Guidonia Prove di linciaggio contro il branco degli stupratori

L’sms parte da alcuni ragazzi di Guidonia appena saputa la notizia dell’arresto dei quattro romeni accusati dello stupro della loro compaesana: «Hanno catturato la mandria», scrivono sui loro telefonini. E in poco tempo sotto la stazione dei carabinieri si raduna un folla di cittadini inferociti che tenta di linciare uno dei fermati. «Maiali, bastardi», «consegnateli al padre della ragazza», gridano decine di ragazzi mentre i militari cercano con difficoltà di scortare il romeno dentro la gazzella. Poi sfogano la loro rabbia prendendo a calci e pugni l’auto dei carabinieri, qualcuno colpendo con gli ombrelli la carrozzeria. Scena che si ripete all’uscita degli altri arrestati.
L’esasperazione degli abitanti di Guidonia si sfoga anche così. Certo, sono soddisfatti per l’arresto del branco, ma anche preoccupati per il paventato arrivo in zona di un campo nomadi («Se spostano qui il Casilino 900 animeremo una guerra, li mandassero ai Parioli») e rassegnati per «l’inutilità dei militari» («Non serviranno ad impedire episodi di violenza come gli stupri, l’unico modo per prevenirli è evitare la presenza di delinquenti»). Dicono di essersi radunati davanti alla caserma «per solidarietà alla famiglia della ragazza stuprata e alle forze dell’ordine», non ce l’hanno con tutti gli stranieri («tra loro ci sono tante persone per bene»), ma con quelli irregolari che non rispettano le leggi. «Il Casilino 900 è solo una massa di delinquenti», taglia corto il proprietario di un autosalone.
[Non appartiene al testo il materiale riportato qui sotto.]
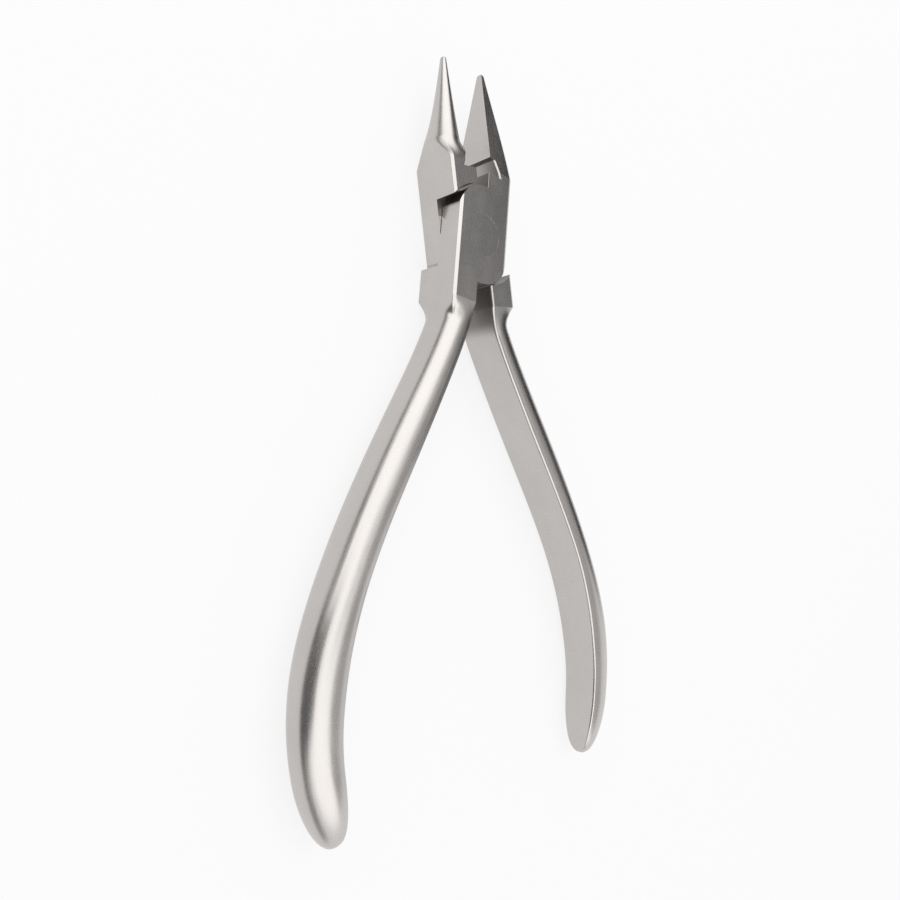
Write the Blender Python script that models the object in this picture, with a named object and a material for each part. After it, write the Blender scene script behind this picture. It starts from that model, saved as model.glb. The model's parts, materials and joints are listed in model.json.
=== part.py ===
"""Bird-beak orthodontic pliers: two one-piece arms on a half-lap joint with a flush rivet.

The pliers lie flat. X runs across them, +Y runs from the handles to the beak tips and +Z is up,
out of the face that the photograph shows. The origin is where the pivot's axis meets the surface
below. Each arm is drawn closed, about its pivot, and is then turned to the rest opening.
"""
import math

import bmesh
import bpy
from mathutils import Matrix, Vector

MM = 0.001

# Lap joint
JOINT_THICKNESS = 9.4 * MM
JOINT_HALF_WIDTH = 6.15 * MM
JOINT_TOP = 13.0 * MM
JOINT_BOTTOM = 12.8 * MM
SHOULDER_RADIUS = 9.15 * MM
SIDE_BEVEL_ACROSS = 0.6 * MM
SIDE_BEVEL_DEEP = 0.3 * MM
INNER_BEVEL = 0.08 * MM
SHOULDER_CORNER = 1.0 * MM

# Clearances
LAP_CLEARANCE = 0.1 * MM
SHOULDER_CLEARANCE = 0.1 * MM
BEAK_PARTING = 0.3 * MM
HANDLE_PARTING = 0.7 * MM
RIVET_CLEARANCE = 0.06 * MM
PLATE_END_OVERHANG = 0.15 * MM

# Rivet
RIVET_SHANK_RADIUS = 2.6 * MM
RIVET_HEAD_RADIUS = 3.8 * MM
RIVET_HEAD_DEPTH = 1.4 * MM

# Beaks
BEAK_LENGTH = 20.4 * MM
PYRAMID_TIP_WIDTH = 0.85 * MM
PYRAMID_TIP_THICKNESS = 1.0 * MM
PYRAMID_RELIEF = 0.45 * MM
CONE_TIP_RADIUS = 0.5 * MM
CONE_ROOT_RADIUS = 2.76 * MM
CONE_FLARE = 0.45 * MM
CONE_SHOULDER_SLOPE = 0.2
CONE_ROOT_DISTANCE = 4.5 * MM

# Wire relief notch between the beaks
NOTCH_HEIGHT = 3.3 * MM
NOTCH_DEPTH = 3.07 * MM
NOTCH_TOP_DEPTH = 1.6 * MM
NOTCH_SHELF = 1.05 * MM
CONE_NOTCH_RUNOUT = 6.0 * MM

# Handles
HANDLE_ROOT = (3.75 * MM, 17.6 * MM)
HANDLE_BOW = (23.45 * MM, 78.0 * MM)
HANDLE_END = (17.9 * MM, 100.6 * MM)
HANDLE_ROOT_ANGLE = math.radians(18.0)
HANDLE_END_ANGLE = math.radians(20.0)
HANDLE_ROOT_WIDTH = 5.1 * MM
HANDLE_MID_WIDTH = 5.8 * MM
HANDLE_BOW_WIDTH = 6.9 * MM
HANDLE_END_WIDTH = 6.1 * MM
HANDLE_ROOT_THICKNESS = 8.6 * MM
HANDLE_MID_THICKNESS = 9.0 * MM
HANDLE_BOW_THICKNESS = 7.4 * MM
HANDLE_OUTER_FLAT = 2.5 * MM
HANDLE_INNER_FLAT_SHARE = 0.95
HANDLE_CROWN_PLACE = 0.3
HANDLE_TIP_ROUNDING = 11.0 * MM
HANDLE_TIP_LEAN = 0.9 * MM

# Opening, counted from closed beaks
REST_OPENING = math.radians(14.6)

# Mesh fineness
SIDE_STEPS = 4
FACE_STEPS = 6
CORNER_STEPS = 2
HANDLE_STEPS = 36
TIP_STEPS = 7
ROUND_STEPS = 64
SHARP_ANGLE = math.radians(24)

HALF_THICKNESS = JOINT_THICKNESS / 2
HALF_PARTING = BEAK_PARTING / 2
PLATE_REACH = SHOULDER_RADIUS - SHOULDER_CLEARANCE


def lerp(a, b, t):
    return a + (b - a) * t


def smooth(t):
    t = min(max(t, 0.0), 1.0)
    return t * t * (3 - 2 * t)


def spread(start, end, steps):
    """Points from start to end, without the end itself."""
    return [lerp(start, end, i / steps) for i in range(steps)]


# Rings. Each is a list of (across, up) pairs with the same count and the same order: the inner
# side going up, the front face going out, the outer side going down, the rear face going in.

def block_ring(inner, outer, half, bevel_across, bevel_deep, inner_bevel):
    """A rectangle with a bevel on its outer corners and a small one on its inner corners."""
    corners = [
        ((inner, -half + inner_bevel), (inner, half - inner_bevel), SIDE_STEPS),
        ((inner, half - inner_bevel), (inner + inner_bevel, half), CORNER_STEPS),
        ((inner + inner_bevel, half), (outer - bevel_across, half), FACE_STEPS),
        ((outer - bevel_across, half), (outer, half - bevel_deep), CORNER_STEPS),
        ((outer, half - bevel_deep), (outer, -half + bevel_deep), SIDE_STEPS),
        ((outer, -half + bevel_deep), (outer - bevel_across, -half), CORNER_STEPS),
        ((outer - bevel_across, -half), (inner + inner_bevel, -half), FACE_STEPS),
        ((inner + inner_bevel, -half), (inner, -half + inner_bevel), CORNER_STEPS),
    ]
    ring = []
    for start, end, steps in corners:
        for i in range(steps):
            ring.append((lerp(start[0], end[0], i / steps), lerp(start[1], end[1], i / steps)))
    return ring


def round_ring(centre, radius):
    """A circle whose points match the block ring's, starting at the foot of the inner side."""
    count = 2 * SIDE_STEPS + 2 * FACE_STEPS + 4 * CORNER_STEPS
    first = math.pi + math.pi * SIDE_STEPS / count
    ring = []
    for i in range(count):
        angle = first - 2 * math.pi * i / count
        ring.append((centre + radius * math.cos(angle), radius * math.sin(angle)))
    return ring


def grip_ring(inner, outer, half, outer_flat):
    """A handle's section: flat inner side, crowned front and rear, narrow flat outer side."""
    width = outer - inner
    inner_half = half * HANDLE_INNER_FLAT_SHARE
    outer_half = min(outer_flat / 2, half * HANDLE_INNER_FLAT_SHARE)
    crown = inner + width * HANDLE_CROWN_PLACE
    front_steps = FACE_STEPS + 2 * CORNER_STEPS

    def front_height(across):
        if across < crown:
            back = (crown - across) / (crown - inner)
            return half - (half - inner_half) * back ** 2.4
        out = (across - crown) / (outer - crown)
        return outer_half + (half - outer_half) * math.sqrt(max(0.0, 1 - out * out))

    across_points = []
    for i in range(front_steps + 1):
        turn = math.pi * i / front_steps
        across_points.append(inner + width * (1 - math.cos(turn)) / 2)
    front = [(across, front_height(across)) for across in across_points]
    ring = [(inner, up) for up in spread(-inner_half, inner_half, SIDE_STEPS)]
    ring += front[:-1]
    ring += [(outer, up) for up in spread(outer_half, -outer_half, SIDE_STEPS)]
    ring += [(across, -up) for across, up in reversed(front[1:])]
    return ring


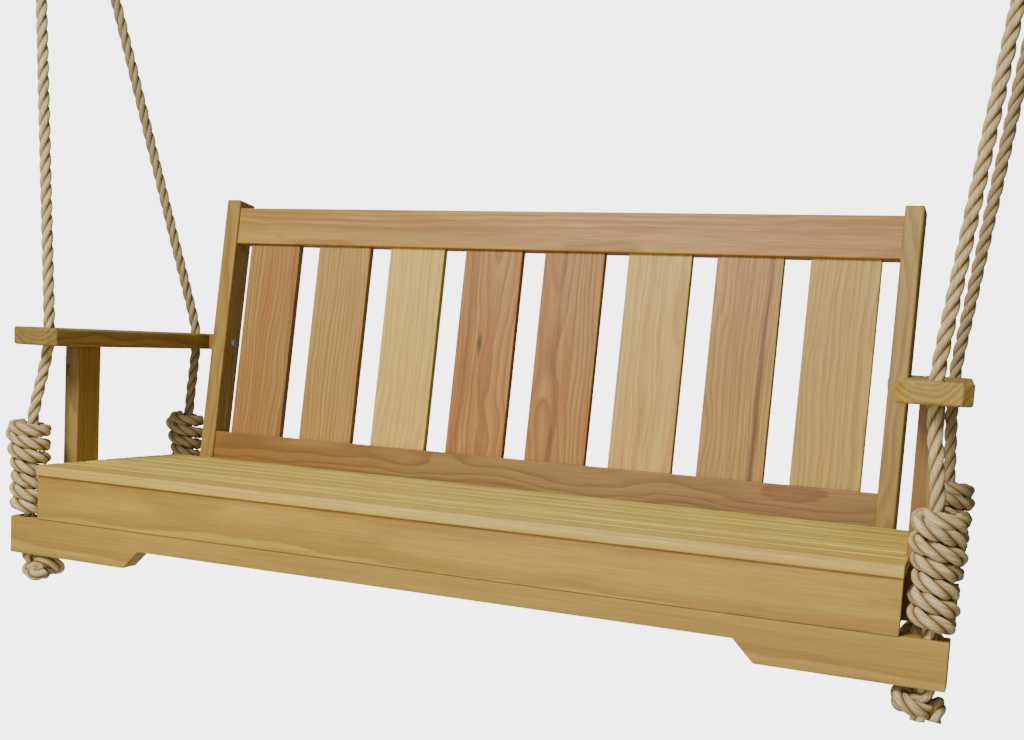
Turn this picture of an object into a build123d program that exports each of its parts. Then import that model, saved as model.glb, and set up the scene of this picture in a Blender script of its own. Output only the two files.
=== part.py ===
from build123d import *

import os
from math import acos, atan2, cos, degrees, pi, radians, sin, sqrt, tan

# Porch swing for two or three people: a bench of dressed timber on four ropes, hung from two
# ceiling brackets. Millimetres, +Z up.
#
# The bench is drawn level in its own axes: X along the seat, Y from the front beam's face to the
# rear, Z up from the underside of the two beams. HANG then turns it about the bracket pins until
# its centre of mass is under them, as it hangs when nobody sits in it, and puts the origin on the
# ceiling midway between the two brackets. "left" is the side at -X.

# ---------------------------------------------------------------- driving sizes
stock = 38.0            # thickness of posts, rails, bearers and arms
eased = 3.0             # radius of a sanded board edge

beam_height = 80.0
beam_depth = 44.0
relief_inset = 304.0    # from the front beam's end to the start of the shallow cut-outs
relief_run = 38.0
relief_rise = 38.0
frame_depth = 571.0     # front face of the front beam to rear face of the rear beam

seat_length = 1767.0
apron_height = 94.0
apron_thick = 19.0
apron_proud = 2.5       # the apron's face stands this far in front of the beam's
slat_thick = 22.0
slat_gap = 3.5
slat_ease = 6.0         # radius of a seat slat's edges
seat_slats = 7          # the rounded front slat included
seat_back_inset = 101.0 # from the rear beam's rear face to the last seat slat's edge
seat_fall = 6.5         # how much lower the seat is at the back than at the front
nose_overhang = 5.5
nose_radius = 12.0
bearer_spread = 380.0   # middle bearers stand at the centre and this far from it

recline = 7.6           # degrees
post_setback = 94.0     # from the rear beam's rear face to a post's face, at the height of the seat's top
post_inset = 61.2       # from the seat's end to the outer face of a back post
post_depth = 66.0
post_foot = 84.0
post_top = 822.0
rail_height = 88.0
rail_setback = 7.3
top_rail_drop = 19.0
bottom_rail_top = 58.5  # above the seat's top, along the recline
back_slats = 8
back_slat_width = 140.0
back_slat_end_gap = 35.3  # from a post to the slat beside it
back_slat_thick = 19.0
tenon = 12.0
mortise_play = 0.3

arm_top = 488.0
arm_width = 117.5
arm_rear_width = 90.0   # an arm's outer edge runs in towards the rear
arm_lap = 37.5          # from the seat's end to an arm's inner edge
arm_front = -10.0
arm_rear_overhang = 41.0
arm_clip = 16.0
arm_post_front = 106.0
arm_post_depth = 72.0
arm_post_foot = 84.0
arm_post_lap = 7.5      # how far an arm post is notched into the seat's end
notch_play = 1.0
spacer_inset = 36.0
spacer_depth = 42.0

rope_dia = 25.4
rope_hole_play = 1.6    # radial
beam_hole_inset = 30.0  # rope hole from the beam's end
arm_hole_front = 45.0
arm_hole_rear_inset = 11.0
arm_hole_inset = 57.6   # from an arm's inner edge
bend_rise = 10.0        # the rope bends this far above and below an arm
wrap_height = 207.0
wrap_head = 82.0        # the looser turns at the top of a wrap
wrap_looseness = 7.9    # how far the looser turns lie out from tight ones
wrap_slack = 1.5        # the lower turns lie this far out from the rope they go round
wrap_play = 0.3
wrap_gap = 0.5          # from a front wrap to the seat's end
rear_wrap_gap = 1.4     # from a rear wrap to the end bearer
wrap_bend_rise = 15.0
wrap_bend_radius = 120.0
knot_radius = 50.0
knot_height = 56.0
knot_offsets = {        # from each rope to the middle of its knot, along X and Y
    "front_left": (27.0, 13.0),
    "front_right": (-16.0, 25.0),
    "rear_left": (30.0, 0.0),
    "rear_right": (-30.0, 4.0),
}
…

Il sindaco dimissionario di Guidonia, Filippo Lippielo, non approva l’iniziativa dei concittadini: «In una situazione di grande esasperazione - dice - le reazioni sono state quelle più primitive, specialmente da parte di amici e parenti della vittima, che probabilmente erano lì. Non sono mai belle da vedere queste cose, non è il caso che un paese civile possa scendere al livello degli aggressori. Di fronte alla risposta degli arresti dei malviventi bisogna tranquillizzarsi e avere fiducia nelle istituzioni». Anche il comandante provinciale dei carabinieri, Vittorio Tomasone, invita la comunità di Guidonia a «ritrovare il senso della misura». «Si risponde ai reati con la forza del diritto e dello Stato», sostiene. Lo stesso fa il sindaco Gianni Alemanno: «Non bisogna cedere al sentimento della vendetta. È un modo per aggiungere illegalità ad altre illegalità e quindi è una strada sbagliata».
Certo non è facile rimanere indifferenti davanti a un fatto di cronaca di tale brutalità, impossibile ignorare considerazioni come quella del capo della Procura di Tivoli, Luigi De Ficchy, che osserva come la criminalità romena sia «tra quelle più presenti e più aggressive sul territorio laziale». «Siamo sorpresi - spiega il magistrato - del fatto che in pochi anni i romeni abbiano espresso una cultura criminale notevole rispetto ad altre etnie». Sorprende anche sentire dire a una cittadina romena che lavora in una salumeria a Guidonia che «in Romania non succedono cose del genere, perché ci sono leggi più severe, mentre il Italia sono fatte male». Poi c’è anche l’altro lato della medaglia, quello degli stranieri onesti che ci vanno di mezzo: «Quando succedono cose del genere - continua la donna - noi immigrati siamo bersagliati. Ora c’è meno gente che viene in negozio, ci guardano con sospetto, ma noi non c’entriamo nulla, così non si fa altro che favorire emarginazione e violenza». «Non siamo tutti criminali», ribadisce il concetto un altro romeno abitante a Guidonia.

«Anche noi abbiamo paura, adesso da presunti aggressori rischiamo di diventare vittime, ora rischiamo pure il linciaggio degli italiani», dice. Anche il partito dei romeni chiede «condanne esemplari» per i colpevoli, ma «senza condannare un intero popolo».